Est-ce le discours sur l’entrepreneuriat, qui est à revoir ? En effet, dans l’idée commune, la condition des chef·fe·s d’entreprise reste souvent associée à la solitude et aux difficultés. Pourtant, depuis dix ans, cette réalité a changé : un véritable écosystème d’aide à l’innovation s’est enraciné. Les étudiant·e·s ont désormais accès à toute une série de cours, de structure de soutien managérial et financier. La figure de l’entrepreneur·e a même été glorifiée… Fonder sa propre structure est aujourd’hui une option comme une autre à la sortie des études. Reste que les motivations ne sont pas les mêmes entre les femmes et les hommes. 

Est-ce la spécificité de l’ « entrepreneuriat féminin » qui n’est pas comprise ? Il existe un « entrepreneuriat féminin », appuyé par plusieurs études. On sait ainsi que « le capital investi au démarrage est moindre chez les femmes que chez les hommes. Les femmes déclarent en général moins souvent vouloir croître, s’internationaliser ou créer des emplois. Enfin, elles investissent plus que les hommes le champ de l’entrepreneuriat social. » On sait aujourd’hui que cet entrepreneuriat spécifique est moins bien soutenu, par exemple que les investissements dans les start-ups féminines sont moins importants en raison de préjugés sexistes ancrés et persistants, et ont d’ailleurs chuté dramatiquement en 2020. Peut-être y aurait-il ici un fonctionnement ou des valeurs spécifiques à creuser, pour mieux les accompagner, comme le fait par exemple SoftWays sur Genève et Lausanne. 

Est-ce le leadership féminin qui doit être adressé différemment ? Les femmes sont reconnues pour être de meilleures leaders, y compris en temps de crise. Mais cette connaissance est uniquement scientifique. Dans les faits, les biais de genre sont toujours solides. Ainsi, les femmes sont moins encouragées à développer des compétences managériales que leurs collègues masculins. De plus, comme le font remarquer certaines auteures, c’est peut-être la culture même du leadership qui est à questionner. A force de glorifier la confiance en soi comme qualité première de leader, on cantonne les personnes qui ne correspondent pas à ce modèle comme victimes du syndrome de l’imposteur. Et si au lieu de pointer ce qui « manque » aux femmes pour être entrepreneures, on développait une culture de travail qui leur corresponde ?  

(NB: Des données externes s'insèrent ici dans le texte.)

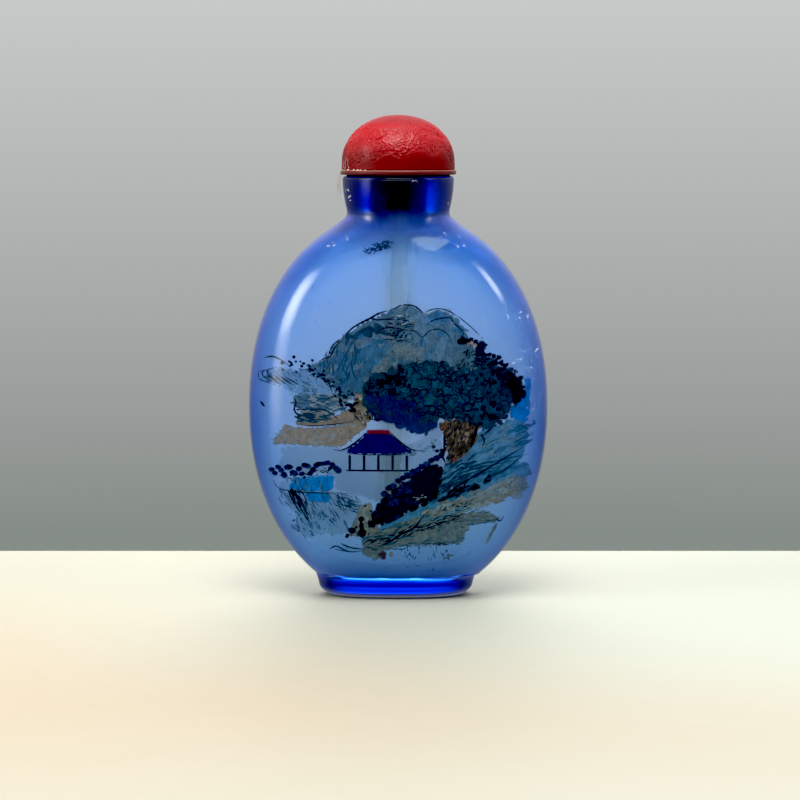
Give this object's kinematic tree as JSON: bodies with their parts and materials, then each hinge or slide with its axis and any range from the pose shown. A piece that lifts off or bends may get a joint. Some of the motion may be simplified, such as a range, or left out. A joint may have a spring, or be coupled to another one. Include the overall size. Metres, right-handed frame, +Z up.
{
  "type": "snuff bottle",
  "caption": "Flattened ovoid glass flask on an oval foot, with a round neck and a domed lift-off stopper that carries a long narrow spoon down into the hollow body.",
  "frame": {"origin": "centre of the foot's underside, on the surface the bottle stands on", "axes": "+Z up through the neck, X across the broad painted faces, +Y through the flattened thickness towards the back"},
  "size_m": [0.05, 0.026, 0.0803],
  "materials": {
    "glass": "cobalt blue, polished outside, frosted and painted inside",
    "cap": "waxy deep red, finely crackled",
    "collar": "red-brown, worn to copper along the edge",
    "plug": "matt black",
    "spoon": "pale ivory"
  },
  "bodies": {
    "root": {"bottle": "glass", "stopper_cap": "cap", "stopper_collar": "collar", "stopper_plug": "plug", "spoon": "spoon"}
  },
  "joints": []
}
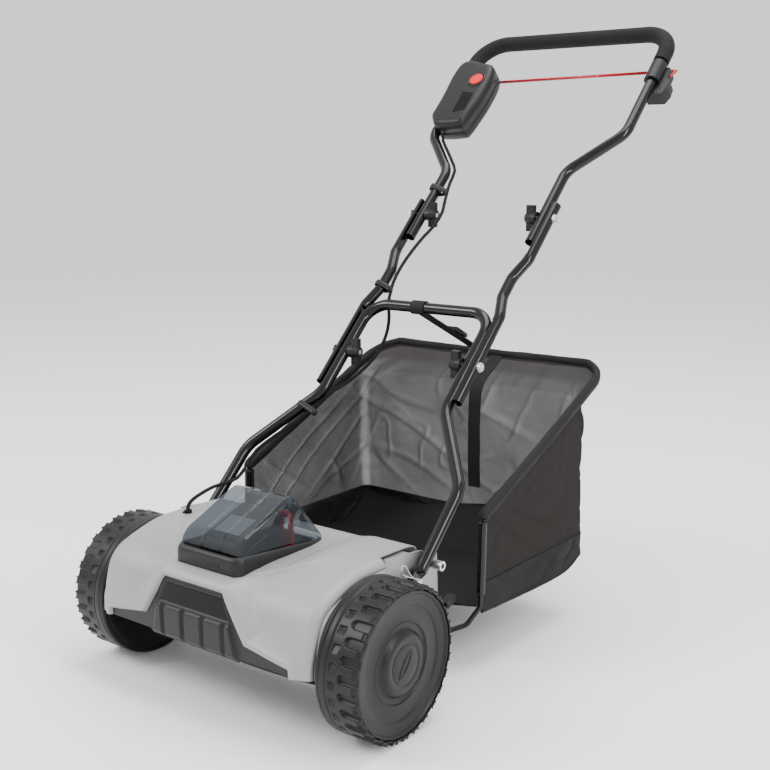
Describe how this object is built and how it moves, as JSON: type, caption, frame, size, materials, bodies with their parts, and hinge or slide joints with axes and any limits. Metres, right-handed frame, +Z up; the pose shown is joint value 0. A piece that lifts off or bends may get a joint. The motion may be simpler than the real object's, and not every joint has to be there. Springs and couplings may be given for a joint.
{
  "type": "reel mower",
  "caption": "Cordless reel mower with wide ribbed wheels, moulded hood, clear battery cover, folding tube handle with a squeeze bail, and a lift-off mesh grass catcher.",
  "frame": {"origin": "on the ground under the middle of the mower's whole width and length", "axes": "+X across the mower along the wheel axles, -Y towards the front of travel, +Z up"},
  "size_m": [0.55, 1.0414, 0.9938],
  "materials": {
    "black_tube": "satin",
    "plate_steel": "satin",
    "zinc": "satin",
    "blade_steel": "satin",
    "grey_moulding": "satin",
    "black_moulding": "matt",
    "wheel_black": "matt",
    "tread": "matt",
    "foam": "matt",
    "smoked": "gloss",
    "red": "gloss",
    "red_rod": "gloss",
    "cable_pvc": "satin",
    "belt_rubber": "matt",
    "webbing": "matt",
    "mesh_cloth": "matt",
    "black_cloth": "matt",
    "motor_can": "satin"
  },
  "bodies": {
    "deck": {"side_plate_left": "plate_steel", "side_plate_right": "plate_steel", "tie_bars": "zinc", "bed_knife_bar": "plate_steel", "bed_knife": "blade_steel", "deck_screws": "zinc", "hood_cover": "grey_moulding", "front_panel": "black_moulding", "name_plate": "black_moulding", "battery_tray": "black_moulding", "motor": "motor_can", "motor_bracket": "zinc", "drive_belt": "belt_rubber", "axle_stubs": "zinc", "reel_bearings": "zinc", "pivot_studs": "zinc", "rest_studs": "zinc", "stud_clips": "zinc", "cable_gland": "belt_rubber", "cable_deck": "cable_pvc"},
    "wheel_l": {"wheel_left": "wheel_black", "tyre_left": "tread", "wheel_cover_left": "wheel_black"},
    "wheel_r": {"wheel_right": "wheel_black", "tyre_right": "tread", "wheel_cover_right": "wheel_black"},
    "reel": {"reel_shaft": "zinc", "reel_discs": "plate_steel", "reel_blades": "blade_steel", "reel_pulley": "zinc"},
    "motor_drive": {"motor_pulley": "zinc"},
    "height_frame": {"height_bracket": "plate_steel", "height_lever": "black_moulding"},
    "roller": {"rear_roller": "black_moulding"},
    "lower_handle": {"lower_handle_tube": "black_tube", "support_strap": "webbing", "cable_lower": "cable_pvc"},
    "middle_handle": {"middle_tubes": "black_tube", "handle_bolts": "zinc", "cable_middle": "cable_pvc"},
    "upper_handle": {"upper_handle_tube": "black_tube", "foam_grip": "foam", "switch_box": "black_moulding", "switch_box_back": "black_moulding", "bail_bracket": "black_moulding", "cable_upper": "cable_pvc"},
    "knob_ll": {"lower_knob_left": "black_moulding"},
    "knob_lr": {"lower_knob_right": "black_moulding"},
    "knob_ul": {"upper_knob_left": "black_moulding"},
    "knob_ur": {"upper_knob_right": "black_moulding"},
    "bail": {"bail_lever": "red_rod"},
    "button": {"safety_button": "red"},
    "cover": {"battery_cover": "smoked"},
    "battery": {"battery_pack": "black_moulding"},
    "key": {"safety_key": "red"},
    "catcher": {"catcher_frame": "black_tube", "catcher_mesh": "mesh_cloth", "catcher_base": "black_cloth", "catcher_webbing": "webbing"}
  },
  "joints": [
    {"name": "wheel_left_spin", "type": "hinge", "parent": "deck", "child": "wheel_l", "pos_m": [-0.24, -0.39718, 0.107], "axis": [1, 0, 0], "continuous": true},
    {"name": "wheel_right_spin", "type": "hinge", "parent": "deck", "child": "wheel_r", "pos_m": [0.24, -0.39718, 0.107], "axis": [1, 0, 0], "continuous": true},
    {"name": "reel_spin", "type": "hinge", "parent": "deck", "child": "reel", "pos_m": [0, -0.39217, 0.1], "axis": [1, 0, 0], "continuous": true},
    {"name": "motor_spin", "type": "hinge", "parent": "deck", "child": "motor_drive", "pos_m": [-0.19, -0.46518, 0.16], "axis": [1, 0, 0], "continuous": true},
    {"name": "cutting_height", "type": "hinge", "parent": "deck", "child": "height_frame", "pos_m": [0, -0.28518, 0.096], "axis": [1, 0, 0], "range_deg": [-8, 8]},
    {"name": "roller_spin", "type": "hinge", "parent": "height_frame", "child": "roller", "pos_m": [0, -0.20717, 0.024], "axis": [1, 0, 0], "continuous": true},
    {"name": "handle_lift", "type": "hinge", "parent": "deck", "child": "lower_handle", "pos_m": [0, -0.29518, 0.178], "axis": [1, 0, 0], "range_deg": [0, 40], "deforming": ["cable_lower", "cable_deck"]},
    {"name": "lower_fold", "type": "hinge", "parent": "lower_handle", "child": "middle_handle", "pos_m": [0, -0.03617, 0.437], "axis": [-1, 0, 0], "range_deg": [-140, 0], "deforming": ["cable_middle"]},
    {"name": "upper_fold", "type": "hinge", "parent": "middle_handle", "child": "upper_handle", "pos_m": [0, 0.18444, 0.65762], "axis": [1, 0, 0], "range_deg": [0, 160], "deforming": ["cable_upper"]},
    {"name": "lower_knob_left_turn", "type": "hinge", "parent": "middle_handle", "child": "knob_ll", "pos_m": [-0.104, -0.03617, 0.437], "axis": [1, 0, 0], "continuous": true},
    {"name": "lower_knob_right_turn", "type": "hinge", "parent": "middle_handle", "child": "knob_lr", "pos_m": [0.104, -0.03617, 0.437], "axis": [1, 0, 0], "continuous": true},
    {"name": "upper_knob_left_turn", "type": "hinge", "parent": "middle_handle", "child": "knob_ul", "pos_m": [-0.104, 0.18444, 0.65762], "axis": [1, 0, 0], "continuous": true},
    {"name": "upper_knob_right_turn", "type": "hinge", "parent": "middle_handle", "child": "knob_ur", "pos_m": [0.104, 0.18444, 0.65762], "axis": [1, 0, 0], "continuous": true},
    {"name": "bail_squeeze", "type": "hinge", "parent": "upper_handle", "child": "bail", "pos_m": [0, 0.44324, 0.89662], "axis": [1, 0, 0], "range_deg": [0, 16], "stiffness_Nm_per_rad": 0.6, "springref_deg": -20.05},
    {"name": "button_press", "type": "slide", "parent": "upper_handle", "child": "button", "axis": [0, 0.7071, -0.7071], "range_m": [0, 0.004], "stiffness_N_per_m": 400, "springref_m": -0.002},
    {"name": "cover_open", "type": "hinge", "parent": "deck", "child": "cover", "pos_m": [0, -0.32358, 0.222], "axis": [-1, 0, 0], "range_deg": [0, 70]},
    {"name": "battery_lift", "type": "slide", "parent": "deck", "child": "battery", "axis": [0, 0, 1], "range_m": [0, 0.008]},
    {"name": "key_lift", "type": "slide", "parent": "deck", "child": "key", "axis": [0, 0, 1], "range_m": [0, 0.006]},
    {"name": "catcher_lift_off", "type": "slide", "parent": "deck", "child": "catcher", "axis": [0, 1, 0], "range_m": [0, 0.3]}
  ],
  "couplings": [
    {"joint": "motor_spin", "follows": "reel_spin", "ratio": 3}
  ]
}
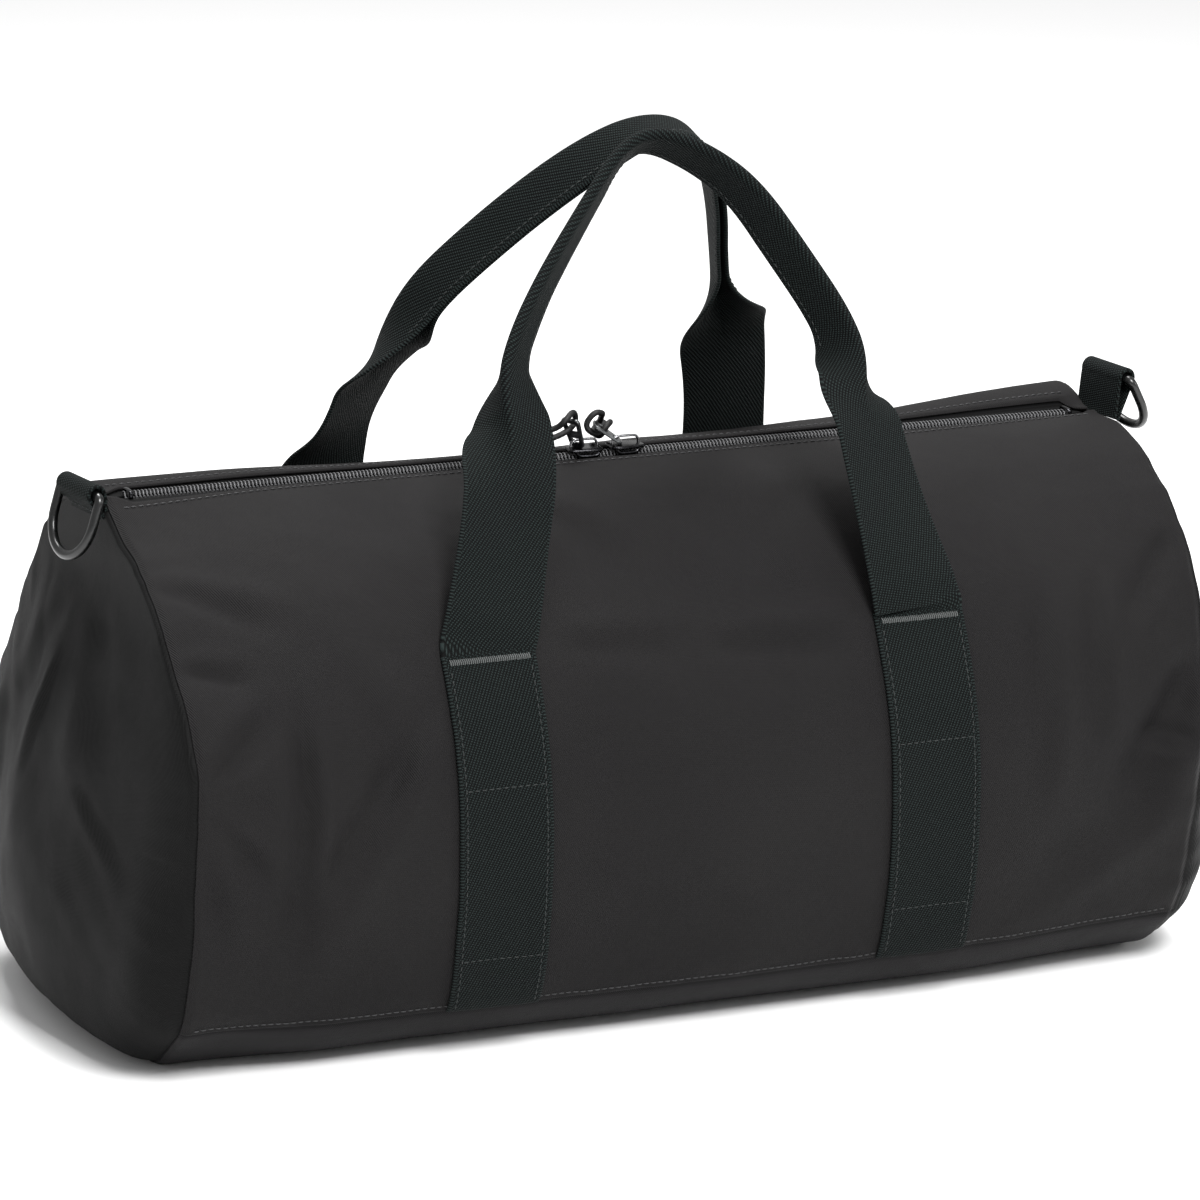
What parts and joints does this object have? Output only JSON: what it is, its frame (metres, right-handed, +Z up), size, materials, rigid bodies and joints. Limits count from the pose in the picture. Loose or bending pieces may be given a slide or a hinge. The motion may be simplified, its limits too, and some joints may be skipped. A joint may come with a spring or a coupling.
{
  "type": "duffel bag",
  "caption": "Soft barrel duffel bag with a zipped top, folded webbing carry handles and end D-rings for a shoulder strap.",
  "frame": {"origin": "middle of the flat base, on the floor", "axes": "+X along the bag to the end with the higher ring, -Y towards the front, +Z up"},
  "size_m": [0.5456, 0.2642, 0.4049],
  "materials": {
    "body_cloth": "charcoal twill weave",
    "base_cloth": "charcoal twill weave",
    "end_cloth": "charcoal twill weave",
    "lining": "thin plain weave",
    "board": "matte sheet",
    "zip_tape": "woven tape",
    "zip_coil": "satin nylon coil",
    "slider_metal": "black nickel",
    "pull_metal": "dark gunmetal",
    "cord": "braided",
    "cord_end": "matte moulded",
    "webbing": "twill webbing",
    "thread": "sewing thread",
    "ring_metal": "gloss black"
  },
  "bodies": {
    "bag": {"front_panel": "body_cloth", "back_panel": "body_cloth", "base_panel": "base_cloth", "left_end_panel": "end_cloth", "right_end_panel": "end_cloth", "body_lining": "lining", "left_end_lining": "lining", "right_end_lining": "lining", "base_board": "board", "zip_tape_front": "zip_tape", "zip_tape_back": "zip_tape", "zip_coil_front": "zip_coil", "zip_coil_back": "zip_coil", "zip_stop_left": "slider_metal", "zip_stop_right": "slider_metal", "sewn_strap_front_left": "webbing", "sewn_strap_front_right": "webbing", "sewn_strap_back_left": "webbing", "sewn_strap_back_right": "webbing", "ring_tab_left": "webbing", "ring_tab_right": "webbing", "bar_tacks_front": "thread", "bar_tacks_back": "thread"},
    "front_handle_body": {"front_handle": "webbing"},
    "back_handle_body": {"back_handle": "webbing"},
    "left_slider": {"slider_left": "slider_metal", "slider_bridge_left": "slider_metal"},
    "right_slider": {"slider_right": "slider_metal", "slider_bridge_right": "slider_metal"},
    "left_pull": {"pull_left": "pull_metal", "pull_cord_left": "cord", "cord_end_left": "cord_end"},
    "right_pull": {"pull_right": "pull_metal", "pull_cord_right": "cord", "cord_end_right": "cord_end"},
    "left_ring_body": {"d_ring_left": "ring_metal"},
    "right_ring_body": {"d_ring_right": "ring_metal"}
  },
  "joints": [
    {"name": "front_handle_fold", "type": "hinge", "parent": "bag", "child": "front_handle_body", "pos_m": [0, -0.11149, 0.19216], "axis": [1, 0, 0], "range_deg": [0, 165]},
    {"name": "back_handle_fold", "type": "hinge", "parent": "bag", "child": "back_handle_body", "pos_m": [0, 0.11149, 0.19216], "axis": [-1, 0, 0], "range_deg": [0, 165]},
    {"name": "left_zip_slide", "type": "slide", "parent": "bag", "child": "left_slider", "axis": [-1, 0, 0], "range_m": [0, 0.198]},
    {"name": "right_zip_slide", "type": "slide", "parent": "bag", "child": "right_slider", "axis": [1, 0, 0], "range_m": [0, 0.212]},
    {"name": "left_pull_flip", "type": "hinge", "parent": "left_slider", "child": "left_pull", "pos_m": [-0.0171, 0, 0.2519], "axis": [-0.5, 0.866, 0], "range_deg": [0, 35]},
    {"name": "right_pull_flip", "type": "hinge", "parent": "right_slider", "child": "right_pull", "pos_m": [0.004, 0, 0.2519], "axis": [0.3502, 0.9367, 0], "range_deg": [0, 80]},
    {"name": "left_ring_swing", "type": "hinge", "parent": "bag", "child": "left_ring_body", "pos_m": [-0.25818, 0.00319, 0.25022], "axis": [-0.1736, 0.9848, 0], "range_deg": [-16, 140]},
    {"name": "right_ring_swing", "type": "hinge", "parent": "bag", "child": "right_ring_body", "pos_m": [0.25857, -0.00112, 0.26489], "axis": [0.1736, -0.9848, 0], "range_deg": [-28, 130]}
  ]
}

Est-ce la culture de l’entrepreneuriat qui doit être repensée ? Chez GENILEM, nous constatons bien qu’organiser un atelier le week-end où le soir à 18h aura pour conséquence que peu de femmes y participeront. On peut le déplorer, mais de fait, en Suisse, les femmes sont encore majoritairement chargées de la gestion du foyer et des enfants. On peut le déplorer. Mais on peut aussi s’interroger : l’idée reçue selon laquelle entreprendre est un métier « passion », à mener nuit et jour sans pause est-elle saine ? Quel·le professionnell·e peut décemment tenir ce rythme, consacrer ses soirées et ses weekends à son activité s’il veut tenir dans la durée ? Et si allier carrière & famille n’était pas un problème féminin, mais qu’il nous concernait toutes et tous, n’y gagnerions-nous pas chacun et chacune en qualité de vie ? Faire un burn-out n’a rien de glamour. 

Comment encourager l’entrepreneuriat féminin ? Les causes sont manifestement structurelles, aussi GENILEM ne choisit pas d’ « empowerer » les femmes, mais plutôt de soutenir des initiatives qui permettent une vraie réflexion sur l’entrepreneuriat au féminin, par exemple , participer à des programmes d’entrepreneuriat féminin ciblés comme les ateliers Etincelles de la HEIG-VD ou encourager des journées de promotion de l’entrepreneuriat féminin telles que Women Entrepreneurship Days

Comprendre ne coûte rien, mais se libérer de ces blocages est un apport crucial pour nous permettre d’avancer vers plus d’égalité et donc plus de richesse et de dynamisme pour le tissu entrepreneurial romand.